それは、変化する世界という淘汰圧に同じ様態では適応できないかったからだ。原始のコードを含んだ私達はそこに様々なコードを付け加えた、それは複製エラーだったかもしれない。

けれど、そのエラーという意味が私達に差異を与え、淘汰圧のなかで生きるものと死にゆくものを定めていった。

付け加えられた新しいコードは遺伝子の中で様々な形式として生命を構成する表現型となる。ひとつひとつの表現型はそれぞれが原始のコードである自己を複製せよという命令と自己という意味を持っていた。一つの生命の中には積み重ねられた膨大な意味が蠢いている。積み重ねられた世界に抗う意味が統合され、一つの意志として振る舞っているのが私だ。

私達は共通する原始のコードから分かたれた、生きる意志というそれぞれの答えだ。私が私であろうとする限り、あなたの生きる意志を私が塗り潰すこと、それは必然なのかもしれない。

けれど、人は自殺する。リチャード・ドーキンスはその著書、利己的な遺伝子の中でミームという概念を発明した。ミーム、それは脳みそという構造の中に根づき、自己を複製し他者の脳内に拡散していく情報である。

生きる意志として生まれた私という身体の中には別の意味が宿りうる。
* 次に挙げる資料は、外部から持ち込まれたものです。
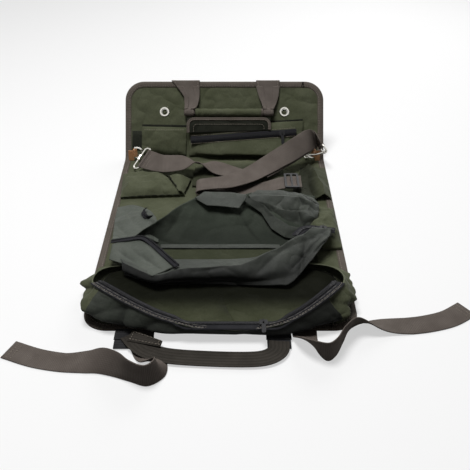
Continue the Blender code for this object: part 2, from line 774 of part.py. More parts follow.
FLAP_HINGE = (GRIP_HEIGHT - 0.0095, GRIP_OFF + 0.0028)
grip_swing = FLAP @ at(0, FLAP_HINGE[0], FLAP_HINGE[1])
grip_frame = frame("grip_flap_frame", top_frame, grip_swing)
cover_low = GRIP_FLAP_LOW - FLAP_HINGE[0]
cover = rounded_box((-0.068, cover_low), (0.084, 0.0), 0.006)
cover = [(x, y + 0.035 * (x + 0.068) * (y < cover_low / 2)) for x, y in cover]
cover_plate = flat_shape([cover], -GRIP_FLAP / 2, GRIP_FLAP / 2)
place("grip_flap", cover_plate, LEATHER, grip_frame, grip_swing)

for side_name, leg_x in (("left", HANDLE_LEFT), ("right", HANDLE_RIGHT)):
    half = HANDLE_WIDTH / 2
    patch = rounded_box((leg_x - half, 0.080), (leg_x + half, 0.139), 0.002)
    plate = flat_shape([patch], ANCHOR_TOP - WEBBING, ANCHOR_TOP)
    place("handle_anchor_" + side_name, plate, WEAVE, flap, FLAP)


# Bottom handle and ties

STUB_END = BOTTOM_EDGE - BOTTOM_STUB_LENGTH
STUB_LOW = WEBBING + 2 * FIT
STUB_HIGH = STUB_LOW + WEBBING
STRAP_NEAR = STUB_END - BOTTOM_LEG_LENGTH
STRAP_FAR = STRAP_NEAR - BOTTOM_HANDLE_WIDTH

for side_name, leg_x in (("left", BOTTOM_LEG_LEFT), ("right", BOTTOM_LEG_RIGHT)):
    half = BOTTOM_LEG_WIDTH / 2
    low, high = (leg_x - half, STUB_END), (leg_x + half, BOTTOM_EDGE - FIT)
    stub = flat_shape([rounded_box(low, high, 0.001)], STUB_LOW, STUB_HIGH)
    place("bottom_anchor_" + side_name, stub, BLACK_WEAVE, lower)

bottom_swing = at(0, STUB_END - 0.0014, (STUB_LOW + STUB_HIGH) / 2)
bottom_frame = frame("bottom_handle_frame", lower, bottom_swing)
half = BOTTOM_LEG_WIDTH / 2
inner_left, inner_right = BOTTOM_LEG_LEFT + half, BOTTOM_LEG_RIGHT - half
outer_left, outer_right = BOTTOM_LEG_LEFT - half, BOTTOM_LEG_RIGHT + half
top_y = STUB_END - FIT
bottom_outline = [(outer_left, top_y), (inner_left, top_y)]
bottom_outline += arc((inner_left + 0.006, STRAP_NEAR + 0.006), 0.006, 180, 270, 3)
bottom_outline += arc((inner_right - 0.006, STRAP_NEAR + 0.006), 0.006, 270, 360, 3)
bottom_outline += [(inner_right, top_y), (outer_right, top_y)]
bottom_outline += arc((outer_right - 0.016, STRAP_FAR + 0.016), 0.016, 0, -90, 4)
bottom_outline += arc((outer_left + 0.016, STRAP_FAR + 0.016), 0.016, 270, 180, 4)
bottom_plate = flat_shape([bottom_outline], STUB_LOW, STUB_HIGH)
place("bottom_handle", bottom_plate, WEAVE, bottom_frame)

LEFT_TIE = [
    (TIE_LEFT, -0.0011, 0), (TIE_LEFT, -0.0195, 0), (TIE_LEFT, -0.0435, 0),
    (TIE_LEFT, -0.0695, 0), (-0.0770, -0.0865, 40), (-0.0940, -0.0925, 55),
    (-0.1120, -0.0835, 35), (-0.1350, -0.0715, 0), (-0.1600, -0.0675, 0),
    (-0.1920, -0.0645, 0), (-0.2250, -0.0555, 0), (-0.2620, -0.0375, 0),
]
RIGHT_TIE = [
    (TIE_RIGHT, -0.0011, 0), (TIE_RIGHT, -0.0175, 0), (0.1150, -0.0375, 10),
    (0.1300, -0.0505, 50), (0.1480, -0.0435, 60), (0.1650, -0.0235, 40),
    (0.1900, -0.0055, 20), (0.2150, 0.0035, 0), (0.2450, 0.0085, 0),
    (0.2720, 0.0135, 0), (0.3000, 0.0235, 0), (0.3280, 0.0425, 0),
]
for side_name, route in (("left", LEFT_TIE), ("right", RIGHT_TIE)):
    route = [moved(station, BOTTOM_EDGE) for station in route]
    root = at(route[0][0], route[0][1], WEBBING / 2 + FIT)
    tie_frame = frame("tie_" + side_name + "_frame", lower, root)
    place("tie_" + side_name, lying_strap(route, TIE_WIDTH), WEAVE, tie_frame)


# Shoulder strap and its hardware

RING_Y = UPPER_FOLD - RING_FROM_BEND
RING_FOOT = 0.0100
RING_HEAD = 0.0290
LIFT = at(0, RING_Y, RING_FOOT)
strap_frame = frame("strap_frame", upper, LIFT)


def on_curve(side, degrees):
    """A point on the round side of the D."""
    across, up = math.cos(math.radians(degrees)), math.sin(math.radians(degrees))
    middle_z, tall = (RING_FOOT + RING_HEAD) / 2, (RING_HEAD - RING_FOOT) / 2
    return (side * (RING_BAR - 0.003 - 0.0105 * across), RING_Y, middle_z + tall * up)


def d_ring(side):
    """A D of wire standing in the plane across the roll, its curve towards the middle."""
    path = [on_curve(side, degrees) for degrees in range(-90, 91, 15)]
    path += [(side * RING_BAR, RING_Y, RING_HEAD), (side * RING_BAR, RING_Y, RING_FOOT)]
    return wire(path, RING_WIRE, cyclic=True)


for side_name, side in (("left", -1), ("right", 1)):
    place("d_ring_" + side_name, d_ring(side), NICKEL, upper)
    eye = tube(RING_WIRE + FIT + TAB_THICKNESS, RING_WIRE + FIT, 0.013)
    eye.transform(Matrix.Rotation(math.pi / 2, 4, "Y"))
    eye.transform(at(side * RING_BAR, RING_Y, (RING_FOOT + RING_HEAD) / 2))
    tab = place("leather_tab_" + side_name, eye, LEATHER, upper)
    inner = RING_BAR + RING_WIRE + FIT + TAB_THICKNESS / 3
    edges = sorted((side * inner, side * (RING_BAR + 0.0125)))
    thick = TAB_THICKNESS / 2
    body = box((edges[0], RING_Y - thick, UPPER_BASE), (edges[1], RING_Y + thick, RING_HEAD - 0.006))
    combine(tab, body, "UNION")


def unit(vector):
    return np.array(vector) / np.linalg.norm(vector)


# Each loop: where its strap bar lies, the bar's direction and the way the strap leaves
LOOPS = {
    "left": ((-0.1402, -0.0375, 0.0220), (0.481, 0.735, 0.478), (0.786, -0.606, 0.124)),
    "right": ((0.1720, -0.0185, 0.0370), (0.0, 0.829, -0.559), (-0.600, 0.447, 0.663)),
}
LEFT_RUN = [
    (-0.1050, -0.0645, 0.0275, -0.05, 0.91, 0.40), (-0.0710, -0.0598, 0.0265, -0.05, 0.97, 0.20),
    (-0.0436, -0.0675, 0.0300, 0.05, 0.84, -0.54), (-0.0180, -0.0688, 0.0235, 0.12, 0.99, 0.03),
    (0.0080, -0.0795, 0.0205, 0.50, 0.86, 0.0), (0.0300, -0.0925, 0.0198, 0.62, 0.78, 0.0),
]
RIGHT_RUN = [
    (0.1610, -0.0115, 0.0475, -0.20, -0.20, 0.95), (0.1440, -0.0234, 0.0485, -0.28, 0.53, 0.79),
    (0.1247, -0.0380, 0.0430, -0.25, 0.60, 0.75), (0.0964, -0.0565, 0.0345, -0.35, 0.80, 0.48),
    (0.0640, -0.0845, 0.0285, -0.60, 0.77, 0.20), (0.0400, -0.1035, 0.0255, -0.50, 0.85, 0.12),
    (0.0093, -0.1205, 0.0240, -0.30, 0.93, 0.05), (-0.0157, -0.1235, 0.0225, 0.0, 1.0, 0.0),
    (-0.0390, -0.1225, 0.0185, 0.0, 1.0, 0.0), (-0.0452, -0.1225, 0.0138, 0.0, 1.0, 0.0),
    (-0.0400, -0.1225, 0.0095, 0.0, 1.0, 0.0), (-0.0250, -0.1230, 0.0080, 0.0, 1.0, 0.0),
    (0.0030, -0.1265, 0.0080, 0.05, 1.0, 0.0), (0.0325, -0.1290, 0.0090, 0.0, 1.0, 0.05),
    (0.0560, -0.1275, 0.0125, 0.0, 1.0, 0.0), (0.0780, -0.1245, 0.0170, 0.0, 1.0, 0.0),
    (0.0960, -0.1215, 0.0212, 0.0, 1.0, 0.0), (0.1130, -0.1195, 0.0222, 0.0, 1.0, 0.0),
    (0.1300, -0.1175, 0.0222, 0.0, 1.0, 0.0),
]


def loop_wire(centre, bar, away):
    """A rectangle of wire: one long side holds the strap, the other the hook."""
    centre, bar, away = np.array(centre), unit(bar), unit(away)
    back = centre - away * LOOP_DEPTH
    reach, cut = bar * LOOP_LENGTH / 2, 0.003
    near, far = centre + reach, centre - reach
    path = [near - away * cut, near - bar * cut, far + bar * cut, far - away * cut]
    near, far = back + reach, back - reach
    path += [far + away * cut, far + bar * cut, near - bar * cut, near + away * cut]
    return wire([tuple(p) for p in path], LOOP_WIRE, cyclic=True)


def along_bar(mesh, centre, bar):
    """Turns a tube drawn along X on to a bar."""
    turn = ALONG_X.rotation_difference(Vector(bar)).to_matrix().to_4x4()
    mesh.transform(Matrix.Translation(centre) @ turn)
    return mesh


def strap_run(name, side_name, stations, width):
    centre, bar, away = (np.array(v) for v in LOOPS[side_name])
    bar, away = unit(bar), unit(away)
    first = np.array(stations[0][3:6])
    across = bar if np.dot(bar, first) >= 0 else -bar
    start = centre + away * (LOOP_WIRE + FIT + WEBBING / 2)
    route = [(*start, *across)] + stations
    eye = tube(LOOP_WIRE + FIT + WEBBING, LOOP_WIRE + FIT, width)
    made = place(name, webbing(route, width), WEAVE, strap_frame)
    combine(made, along_bar(eye, centre, bar), "UNION")
    bore = tube(LOOP_WIRE + FIT, LOOP_WIRE / 2, width + 2 * WEBBING)
    return combine(made, along_bar(bore, centre, bar), "DIFFERENCE")


def hook(side_name, side):
    """A closed hook: a tube round the loop's bar, a shank, and a ring round the D."""
    centre, bar, away = (np.array(v) for v in LOOPS[side_name])
    bar, away = unit(bar), unit(away)
    back = centre - away * LOOP_DEPTH
    hang = np.array(on_curve(side, HOOK_AT[side_name]))
    eye = tube(LOOP_WIRE + FIT + HOOK_WIRE, LOOP_WIRE + FIT, 0.009)
    made = place("hook_" + side_name, along_bar(eye, back, bar), NICKEL, strap_frame)
    way = unit(back - hang)
    flat = unit(np.cross(way, (1.0, 0.0, 0.0)))
    reach = RING_WIRE + FIT + 2 * HOOK_WIRE
    ring_path = []
    for a in np.linspace(0, math.tau, 16, endpoint=False):
        ring_path.append(tuple(hang + way * reach * math.cos(a) + flat * reach * math.sin(a)))
    combine(made, wire(ring_path, HOOK_WIRE, cyclic=True), "UNION")
    start = hang + way * reach
    end = back - way * (LOOP_WIRE + FIT + HOOK_WIRE / 2)
    bend = (start + end) / 2 - np.array((0.0, 0.0035, 0.0))
    shank = wire([tuple(start), tuple(bend), tuple(end)], HOOK_WIRE * 1.3)
    return combine(made, shank, "UNION")


for side_name, side in (("left", -1), ("right", 1)):
    centre, bar, away = LOOPS[side_name]
    LOOPS[side_name] = (moved(centre, UPPER_FOLD), bar, away)
    place("loop_" + side_name, loop_wire(*LOOPS[side_name]), NICKEL, strap_frame)
    hook(side_name, side)
inside = LOOP_LENGTH - 2 * LOOP_WIRE - 4 * FIT
for side_name, route in (("left", LEFT_RUN), ("right", RIGHT_RUN)):
    route = [moved(station, UPPER_FOLD) for station in route]
    strap_run("strap_" + side_name + "_run", side_name, route, min(STRAP_WIDTH, inside))

tail = RIGHT_RUN[-2]
adjuster_z = tail[2] + WEBBING / 2 + FIT
near, far = UPPER_FOLD + tail[1] - ADJUSTER_HEIGHT / 2, UPPER_FOLD + tail[1] + ADJUSTER_HEIGHT / 2
start = tail[0] - 0.0115
plate = rounded_box((start, near), (start + ADJUSTER_WIDTH, far), 0.003)
slots = []
for left_x in (start + 0.0035, start + ADJUSTER_WIDTH / 2 + 0.0015):
    right_x = left_x + ADJUSTER_WIDTH / 2 - 0.005
    low, high = near + 0.004, far - 0.004
    slots.append([(left_x, low), (right_x, low), (right_x, high), (left_x, high)])
adjuster = flat_shape([plate] + slots, adjuster_z, adjuster_z + ADJUSTER)
place("strap_adjuster", adjuster, BLACK_PLASTIC, strap_frame)
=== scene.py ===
"""Looks of the canvas tool roll: cloth, webbing, leather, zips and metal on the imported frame."""
import math

import bpy
import numpy as np
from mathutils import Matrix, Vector


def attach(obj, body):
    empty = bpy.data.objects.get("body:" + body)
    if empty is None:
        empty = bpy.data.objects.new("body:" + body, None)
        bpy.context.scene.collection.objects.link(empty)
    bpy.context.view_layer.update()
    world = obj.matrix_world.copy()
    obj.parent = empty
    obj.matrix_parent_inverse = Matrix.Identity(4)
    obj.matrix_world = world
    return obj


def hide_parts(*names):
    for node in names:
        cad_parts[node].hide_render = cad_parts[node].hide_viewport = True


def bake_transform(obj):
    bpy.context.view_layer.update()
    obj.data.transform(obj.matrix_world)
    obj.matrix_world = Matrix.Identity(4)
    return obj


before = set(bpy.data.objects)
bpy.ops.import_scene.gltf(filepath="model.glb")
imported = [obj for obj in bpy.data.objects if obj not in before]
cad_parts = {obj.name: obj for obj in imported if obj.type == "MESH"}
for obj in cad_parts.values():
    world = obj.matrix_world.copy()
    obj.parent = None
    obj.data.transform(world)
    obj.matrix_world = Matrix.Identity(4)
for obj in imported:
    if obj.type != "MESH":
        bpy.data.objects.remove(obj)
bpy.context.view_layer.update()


# The roll's cloth: three canvas pieces, each laid across one fold, that meet half way along the
# middle and the upper section; the flap's piece is bent over its fold. Each fills the frame's 3 mm
# with soft waves of half a millimetre, and its edges lie a little inside the tape that holds them.

HALF = 0.180
CORNER = 0.034
LOW_END, LOW_FOLD, MID_FOLD, TOP_FOLD = -0.2325, -0.0775, 0.0775, 0.2325
SEAM = 0.155
FLAP_END = TOP_FOLD + 0.140
CURL = math.radians(56)
CLOTH = 0.003
DRAWN = 0.0027
INSET = 0.0007
EYES = [(-0.109, 0.085), (0.109, 0.085)]
HOLE = 0.0061


def new_material(name):
    made = bpy.data.materials.new(name)
    made.use_nodes = True
    tree = made.node_tree
    return made, tree, tree.nodes["Principled BSDF"]


def feed(tree, socket, value):
    """Puts a number, a colour or another node's output into a socket."""
    if isinstance(value, bpy.types.NodeSocket):
        tree.links.new(value, socket)
    else:
        socket.default_value = (*value, 1.0) if isinstance(value, tuple) else value


def node(tree, kind, **values):
    """A shader node with its properties set and its inputs fed, spaces written as underscores."""
    made = tree.nodes.new(kind)
    for key, value in values.items():
        if hasattr(made, key):
            setattr(made, key, value)
        else:
            feed(tree, made.inputs[key.replace("_", " ")], value)
    return made


def surface(tree, shader, **values):
    for key, value in values.items():
        feed(tree, shader.inputs[key.replace("_", " ")], value)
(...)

遺伝子という自己複製子の根本原理である自己生存を自ら否定し、自己そのものの破壊すらも可能とする意味が。私達は原始のコードから連綿と続く遺伝子の持つ生きる意志に縛られている。この肉体も神経回路も思考様式もすべてそこから生まれ、積み重ねられてきたものだ。なのに、私たちはそこから逸脱できるのかもしれない。統合された私という意志はそこまでに積み重ねられてきた意味を書き換えることができるのかもしれない。私というのはこの肉体全体において、脳みそを司る最も上位の行動権限を持つ意志だ。

この肉体はミトコンドリアを取り込み、遺伝子にある数多もの表現型によって成立し、細胞によって組み立てられ、腸内細菌と共生し、植物によって世界に生み出された酸素を取り込み、物理法則である浸透圧で血を巡らせ、この肉体を統制制御する脳みそによって駆動し、脳みそに注入されるあらゆる情報の影響を受ける。

この世界は複層的に折り重なった意志が複雑に絡み合う世界だ。

意味は意志になり、意志は意味になる。意味を束ね一つの方向に志向させるもの、それが意志だ。なら、「いし」はどうだろう。この世界にはじめに投げ入れられたとも言われるそれはなんなのだろうか?

世界に秩序を与え、世界に溶けていく「いし」にはどんな意志があるのだろうか?この混沌とした世界の中で、それはあまりに大きな空白に見えた。


私がふと頭を上げると、道の先に葦原が見えた。先程までの灰色の景色を黄色く鬱蒼とした葦原が覆い隠してる。この中のどこかにドロアワモチがいるのだろうか。

どこか葦原の中に入れる場所はないかと、探し歩き、やっと入れそう開けた道を見つけた。

道を歩いていくと足元は徐々にぬかるんでいく。普通のスニーカーで来たことを少し後悔しながら、その先を進んでいく。泥地の中で葦原が生い茂っている。私は辺りを見渡す。ここでもムツゴロウが飛び跳ねている。その青い綺麗な模様を横目に丹念に葦原の間の少しかたくなった泥の地面を見ていく。そこにはカニや巻き貝などはいるが、ドロアワモチはなかなか見つからない。暑いときは隠れていることが多く、朝方などに見つけやすいという話も聞く。

今日は見つからないのかもしれないとも思いながら、休憩を挟みながら、周辺の葦原の間や干潟を丹念に探していく。辺り一面、一様に泥色をしている。もしかしたら目に見えるこのどこかにいるのかもしれない。ふぅ、と息をついて岩に座り込む。2時間ほどだろうか、だいぶ探したが見つからない。この辺にしようかと立ち上がったその時、葦原の奥の赤い空き缶が目についた。そして、その横になにか泥色のナメクジのような塊が見えた。

近づこうとしたが、その手前の泥地は水分が多くグズグズになっていて近づけなかった。


私はその場から、遠くに見えるそれをただ、静かに見つめていた。泥色をして、ざらざらしていて、2つの触覚がニョキッと生えてゆっくりと動いている不思議な生き物を。

私はそれを私の意志で意味づけたいとは思わなかった。それを、必然のこととしてあなたの意味を塗りつぶしたいとは思わなかった。私は私の意志でそう思った。

そこにあったのは大きな空白だった。鈍い胸の痛みを引きずりながら私は帰路についた。